Hiatus réglementaire
Le hiatus entre le terrain guyanais et l’application à la lettre de la réglementation se vérifie au quotidien, comme le montre la loi Littoral: elle s’impose aux 22 communes qui touchent la mer, et dont les périmètres s’enfoncent jusqu’à 150 km à l’intérieur de la forêt.
L’instabilité de la planification locale amplifie l’insécurité juridique de l’aménageur public : « Nous avons beaucoup trop de documents en cours de révision », s’impatiente Denis Girou. La remarque s’applique notamment au plan de prévention des risques : « Sur un littoral plat, il est impossible de jouer sur la profondeur des bassins pour dimensionner les ouvrages de rétention. Lorsqu’on passe de l’aléa trentennal à la crue centennale, cela ampute 30 % de la surface », remarque le directeur général.
Europe inaccessible
La complexité de l’accès aux financements européens n’arrange rien, comme le montre la compensation du déficit des opérations vendues à 300 euros du m2, pour un coût de 500 euros : pour alimenter le fonds régional d’aménagement foncier urbain (Frafu) qui comble la différence, les collectivités, qui y contribuent pour le quart, ont renoncé à solliciter la manne bruxelloise. A l’inverse, l’Epfag s'est passé du fond Friches, pour la reconversion d’un ancien centre de TDF désormais dédié aux biotechnologies à Montsinéry, en raison de l’impossibilité de cumuler cette ressource hexagonale avec le fonds européen de développement régional.
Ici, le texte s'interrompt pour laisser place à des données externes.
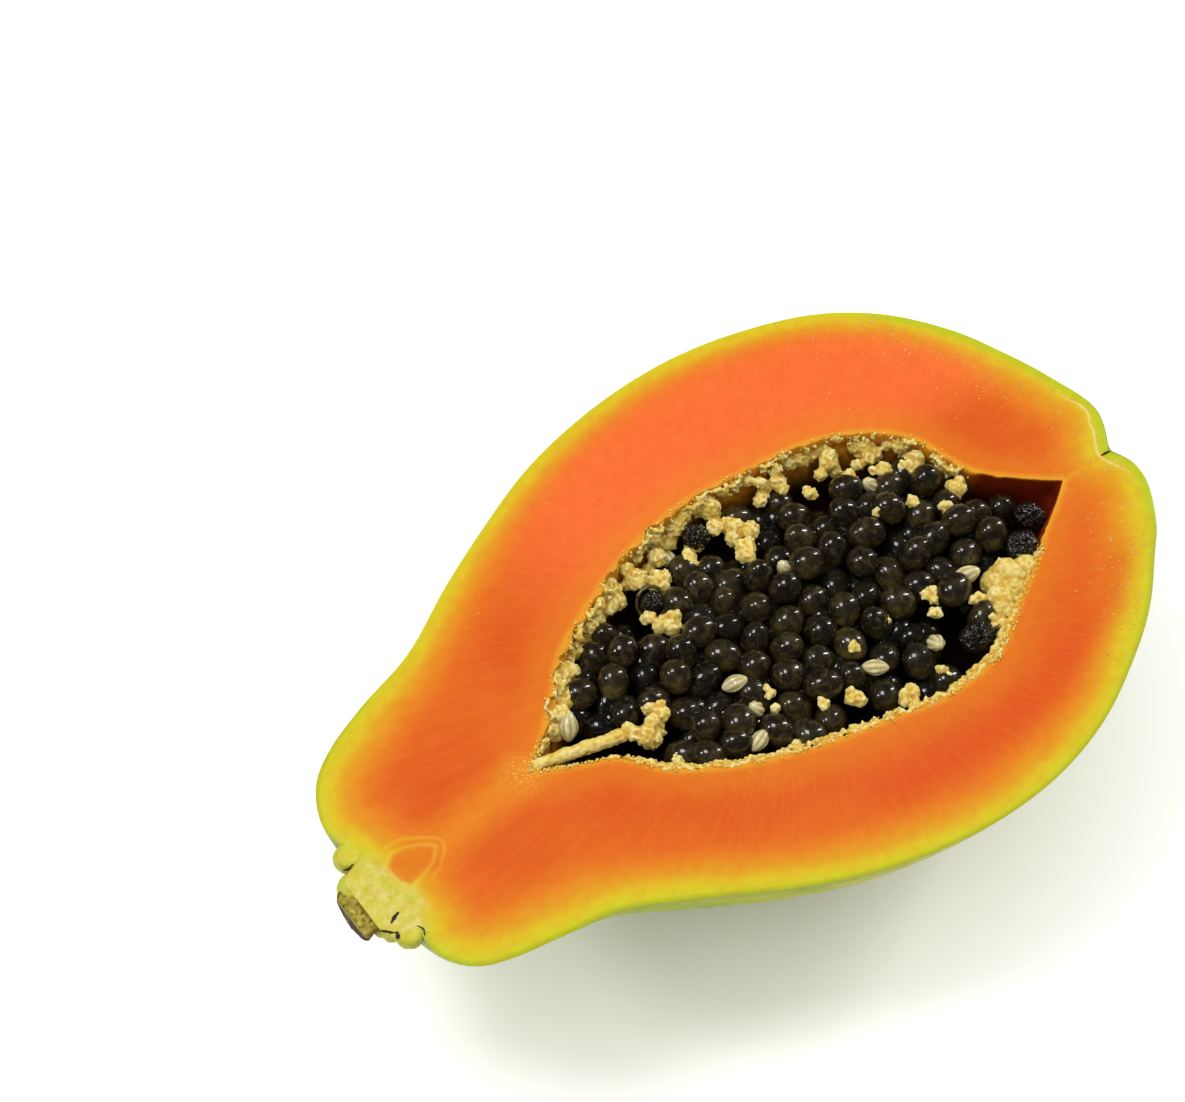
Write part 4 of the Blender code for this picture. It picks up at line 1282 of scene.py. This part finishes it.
def bulge_of(mesh, places):
    """How far each point of the mesh stands out over its neighbours, in mm, a little smoothed."""
    ends = np.empty(2 * len(mesh.edges), np.int32)
    mesh.edges.foreach_get("vertices", ends)
    ends = ends.reshape(-1, 2)
    normals = np.empty(3 * len(mesh.vertices))
    mesh.vertices.foreach_get("normal", normals)
    count = np.bincount(ends.ravel(), minlength=len(places))

    def spread(values):
        total = np.bincount(ends[:, 0], values[ends[:, 1]], len(places))
        total += np.bincount(ends[:, 1], values[ends[:, 0]], len(places))
        return total / np.maximum(count, 1)

    around = np.column_stack([spread(places[:, axis]) for axis in range(3)])
    bulge = ((places - around) * normals.reshape(-1, 3)).sum(axis=1)
    for _ in range(4):
        bulge = 0.5 * bulge + 0.5 * spread(bulge)
    return bulge


def make_pulp(name, spots, rng):
    """Crumbly pulp: thousands of small beads melted together and roughened."""
    base, base_faces = ball(2)
    shapes = []
    for place, radius in spots:
        stretch = rng.uniform(0.85, 1.2, size=3) if radius < 0.7 else 1.0
        shapes.append(base * radius * stretch + np.array(place))
    obj = new_cluster(name, shapes, base_faces, "flesh")
    melt = obj.modifiers.new("melt", "REMESH")
    melt.mode = "VOXEL"
    melt.voxel_size = CRUMB_VOXEL * MM
    melt.use_smooth_shade = True
    bpy.context.view_layer.objects.active = obj
    obj.select_set(True)
    bpy.ops.object.modifier_apply(modifier="melt")
    soften = obj.modifiers.new("soften", "SMOOTH")
    soften.factor = 0.5
    soften.iterations = 2
    bpy.ops.object.modifier_apply(modifier="soften")
    obj.select_set(False)
    mesh = obj.data
    places = np.empty(len(mesh.vertices) * 3)
    mesh.vertices.foreach_get("co", places)
    places = places.reshape(-1, 3) / MM - np.array(SHIFT)
    normals = np.empty(len(places) * 3)
    mesh.vertices.foreach_get("normal", normals)
    rough = 0.14 * wobble(places, 0.9) + 0.10 * wobble(places, 0.45, 3.0)
    places += normals.reshape(-1, 3) * rough[:, None]
    mesh.vertices.foreach_set("co", ((places + np.array(SHIFT)) * MM).ravel())
    mesh.update()
    bulge = bulge_of(mesh, places)
    low, high = np.percentile(bulge, (12, 88))
    # deep darkens the pulp as painted shade low in the cavity; bulge and tip pick the creases and the tips of
    # the crumbs
    put_marks(mesh, {
        "deep": smooth(-4.5, -9.5, places[:, 2]), "bulge": smooth(low, 0.5 * (low + high), bulge),
        "tip": smooth(0.4 * low + 0.6 * high, 1.1 * high, bulge) * smooth(-6.0, -2.0, places[:, 2]),
    })
    mesh.materials.clear()
    mesh.materials.append(PULP)
    mesh.shade_smooth()
    return obj


def make_edge_grains(rng):
    """Fine sugary grains strewn along the torn edge of the cavity."""
    base, base_faces = ball(1)
    edge = outline(CAVITY, 400)
    shapes = []
    for _ in range(GRAIN_TRIES):
        place = edge[int(rng.integers(len(edge)))]
        near_side = place.y < 2
        if place.x > 128 or rng.uniform() > (1.0 if near_side else 0.3):
            continue
        torn = ragged_edge(place.x, place.y)
        inset = float(np.clip(rng.normal(0.1, 0.5), -0.9, 1.2)) + torn
        radius = rng.uniform(0.10, 0.25)
        over = inset - torn
        height = 0.35 * radius + (0.05 if over < 0 else -0.5 * over)
        stretch = rng.uniform(0.75, 1.3, size=3)
        at = np.array(place + to_middle(place) * inset)
        shapes.append(base * radius * stretch + at + np.array((0, 0, height)))
    return new_cluster("edge_grains", shapes, base_faces, "flesh", (GRAINS,))


def make_juice(rng):
    """Short beads and strokes of juice on the cut face, in rows near the blossom end."""
    base, base_faces = ball(1)
    shapes = []
    tries = np.column_stack([rng.uniform(4, 151, JUICE_TRIES), rng.uniform(-50, 50, JUICE_TRIES)])
    rim = ring_distance(tries, BODY_RING)
    hole = -ring_distance(tries, CAVITY_RING)
    rows = 0.5 + 0.5 * np.sin(2 * math.pi * rim / 1.7)
    blossom = smooth(112, 138, tries[:, 0]) * smooth(14.0, 2.0, rim)
    wet = blossom * (0.08 + 0.85 * rows) + 0.007
    keep = (rim > 0.8) & (hole > 0.8) & (rng.uniform(size=len(tries)) < wet)
    for x, y in tries[keep]:
        radius = rng.uniform(0.04, 0.11)
        away = np.array((x, y)) - np.array(CAVITY_MIDDLE)
        angle = math.atan2(away[1], away[0]) + rng.normal(0.0, 0.35)
        long = rng.uniform(1.2, 3.4) if x > 100 else rng.uniform(1.0, 2.0)
        shape = base * np.array((long, 1.0, 0.6)) * radius
        turn = np.array(((math.cos(angle), -math.sin(angle)), (math.sin(angle), math.cos(angle))))
        shape[:, :2] = shape[:, :2] @ turn.T
        shapes.append(shape + np.array((x, y, 0.03)))
    return new_cluster("juice_beads", shapes, base_faces, "flesh", (JUICE,))


# Studio


def make_floor():
    mesh = bpy.data.meshes.new("floor")
    size = 6.0
    corners = [(-size, -size, 0), (size, -size, 0), (size, size, 0), (-size, size, 0)]
    mesh.from_pydata(corners, [], [(0, 1, 2, 3)])
    floor = bpy.data.objects.new("floor", mesh)
    bpy.context.scene.collection.objects.link(floor)
    n = Nodes("pale_floor")
    tone = n.ramp(n.noise(90.0), [(0.3, (0.94, 0.94, 0.94)), (0.7, (0.955, 0.955, 0.955))])
    mesh.materials.append(n.finish(tone, n.span(n.noise(60.0), 0.3, 0.7, 0.75, 0.85), Specular_IOR_Level=0.1))


# Sky: strength at the horizon and overhead, as the camera sees it and as glossy skins reflect it
SKY_LOW, SKY_HIGH = 0.05, 1.55
SKY_SEEN = 1.0
SKY_IN_GLOSS = 0.05
LIGHT_DISTANCE = 2.0
LIGHT_AIM = Vector((0.0, 0.0, 0.03))
LIGHTS = [
    ("key", (-0.30, 0.32, 1.0), (0.6, 0.6), 13.5),
    ("left", (-0.66, 0.42, 0.63), (0.26, 0.34), 6.0),
    ("right", (0.87, 0.06, 0.49), (0.17, 0.9), 13.0),
]


def make_sky():
    """White light from above that fades towards the horizon and hardly shows in gloss."""
    world = bpy.data.worlds.new("studio")
    bpy.context.scene.world = world
    world.use_nodes = True
    tree = world.node_tree
    background = tree.nodes["Background"]
    background.inputs["Color"].default_value = (1.0, 1.0, 1.0, 1)
    rays = tree.nodes.new("ShaderNodeLightPath")
    direction = tree.nodes.new("ShaderNodeSeparateXYZ")
    tree.links.new(tree.nodes.new("ShaderNodeTexCoord").outputs["Generated"], direction.inputs[0])
    strength = SKY_LOW
    for value, high in (
        (direction.outputs["Z"], SKY_HIGH), (rays.outputs["Is Glossy Ray"], SKY_IN_GLOSS),
        (rays.outputs["Is Camera Ray"], SKY_SEEN),
    ):
        between = tree.nodes.new("ShaderNodeMapRange")
        tree.links.new(value, between.inputs["Value"])
        if strength is SKY_LOW:
            between.inputs["To Min"].default_value = strength
        else:
            tree.links.new(strength, between.inputs["To Min"])
        between.inputs["To Max"].default_value = high
        strength = between.outputs["Result"]
    tree.links.new(strength, background.inputs["Strength"])


def area_light(name, direction, size, power):
    light = bpy.data.lights.new(name, "AREA")
    light.shape = "RECTANGLE"
    light.size, light.size_y = size
    light.energy = power
    obj = bpy.data.objects.new(name, light)
    obj.location = Vector(direction).normalized() * LIGHT_DISTANCE
    obj.rotation_euler = (LIGHT_AIM - obj.location).to_track_quat("-Z", "Y").to_euler()
    bpy.context.scene.collection.objects.link(obj)


def make_camera():
    scene = bpy.context.scene
    camera_data = bpy.data.cameras.new("camera")
    camera_data.lens = LENS
    camera_data.sensor_fit = "HORIZONTAL"
    camera_data.sensor_width = SENSOR_WIDTH
    camera = bpy.data.objects.new("camera", camera_data)
    camera.location = (TARGET + BACK * DISTANCE + SHIFT) * MM
    camera.rotation_euler = BACK.to_track_quat("Z", "Y").to_euler()
    scene.collection.objects.link(camera)
    scene.camera = camera
    scene.view_settings.view_transform = "Standard"


FLESH = flesh_material()
RIND = rind_material()
PULP = pulp_material()
SEED = seed_material()
PALE = pale_seed_material()
CORK = cork_material()
JUICE = juice_material()
GRAINS = grain_material()
CRACK = crack_material()

make_flesh()
make_collar()
make_lobes()
make_scar()
make_cracks()
chance = np.random.default_rng(SEED_NUMBER)
make_black_seeds(chance)
make_pale_seeds(chance)
make_crushed_seeds(chance)
make_cut_seed()
for name, spots in crumb_spots(chance).items():
    make_pulp(name, spots, chance)
make_edge_grains(chance)
make_juice(chance)
make_sky()
for name, direction, size, power in LIGHTS:
    area_light(name, direction, size, power)
make_floor()
make_camera()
Pour mener son marathon, l’Epfag bénéficie néanmoins d’un atout de taille : en ingénierie comme en travaux et malgré une pénurie ponctuelle de géotechniciens, la Guyane dispose de l’essentiel des ressources locales nécessaires à la réalisation des projets. Signe de la solidité de cet ancrage, l’Atelier 2/3/4 y a implanté un bureau permanent.